I witnessed what was almost a violent fight to the death on Hampstead Heath the other morning. Broad flawless sunlight, the serenity of one of London’s greatest lungs and then, from the little pond opposite the mixed bathing pond, screams. A swan, its neck arched like a bow, yellow beak wide open, was shielding four cygnets from the splashy persistence of a determined mongrel. The swan struck, the mongrel dodged the blow. The swan swivelled and followed the attacker into the shallows, but the dog still ducked and taunted the swan. A frantic owner ran along the bank fruitlessly calling out the dog’s name. Someone — me I’m afraid — yelled, ‘Grab it! It’s shallow water!’ I went towards the bank but the owner took courage. She went in, seized the dog and huddled it to safety. Merciful in victory, the majestic swan merely came to the edge of the water and stood guard until the danger was taken well away.
At the top of Parliament Hill — the big tourist feature of the Heath — children in an obedient circle were being taught about climate change; from the playing fields below came the shrill excited cries of a school sports day; further along in the bandstand near the tennis courts a choir was practising in full voice; and then I passed the breathtaking row of willows beside the mens’ pool and the mums with prams being exercised by a fierce trainer, and it was a fine July morning in London with all sorts and conditions in this free space and England were on the way to beating Australia in the Test, there was an old friend to see later on, and all was well. In London the city can turn into the country in a trice, just round a corner, quick while it lasts.

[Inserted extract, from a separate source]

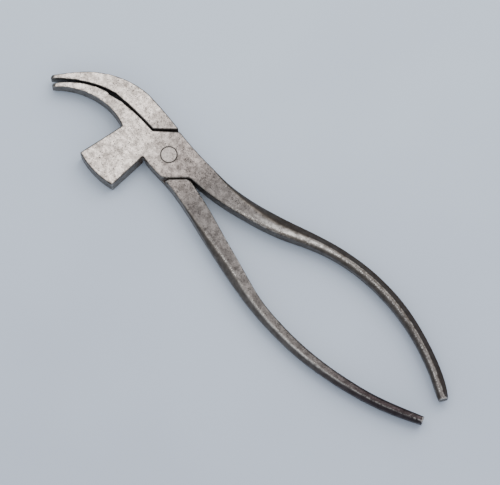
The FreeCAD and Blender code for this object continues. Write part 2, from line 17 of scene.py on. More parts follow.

Last week a great event, the opening of a new Library, the Laidlaw Library at Leeds University of which I am Chancellor. Lord Laidlaw studied economics at Leeds in the early 1960s, went to America, founded and grew an immense research project, sold it and now devotes himself to philanthropy. What a gift! It is a most beautiful contemporary building. Glass, Portland stone, columns, space, echoes of Athens and the stamp of the 21st century. As Lord Laidlaw and many of the students I met said, it was far more comfortable and handsome than their digs (there’s a café tucked into the ground floor) and the students I spoke to loved it. They could not wait to get into it (I swear) and left only reluctantly. If the remorseless drizzle of news dampens your souls, if you think our country is increasingly mired in a mess of its own incompetent making, if you want to see what the future can be — go for a stroll on the campus of a good university. The best of our country is there and the best is to come.
At a time when the guns seem to be swivelled to point at the BBC, let’s throw a few things into the ring. The biggest and most successful university in this country — the Open University, which has been copied all over the world — was wholly enabled by the BBC. The classical music scene in this country and indeed the arts in general exist as the world leaders they are because of the widespread cultural patronage of the BBC. The Proms are just about to begin. On BBC Radio 4 there is a weekly succession of talks and factual programmes which has no parallel anywhere in the world. I could go on. I intend to. So must we all if we are to keep something which is born and bred in this country and is in the very grain of it in good health.
An independent television company has made a film about my life which will be shown on BBC2 on Saturday evening. The oddest thing of all about being involved in that film is that I learnt crucial facts which I had never known. They interviewed my history teacher, Mr James. Aged 94 and as clear-minded as anybody you could meet. He told me that when I was about to leave school at the age of 15, he had gone to see my father and mother three times to persuade them to let me stay on at school. I am 75. It has taken about 60 years for me to learn what was most likely as decisive a move in my life as ever happened. But Mr James never mentioned it at the time. He was a son of a nonconformist missionary sent back to England to a small boarding school. He got into Oxford before the war (the same college, Wadham, to which he directed me). He was a Spitfire pilot in the war (and he never tried to win favour by telling us about that). One way and another he served the Wigton Nelson Thomlinson Grammar School for 57 years. He is one of that small, quiet, modest army of people who change lives — good teachers.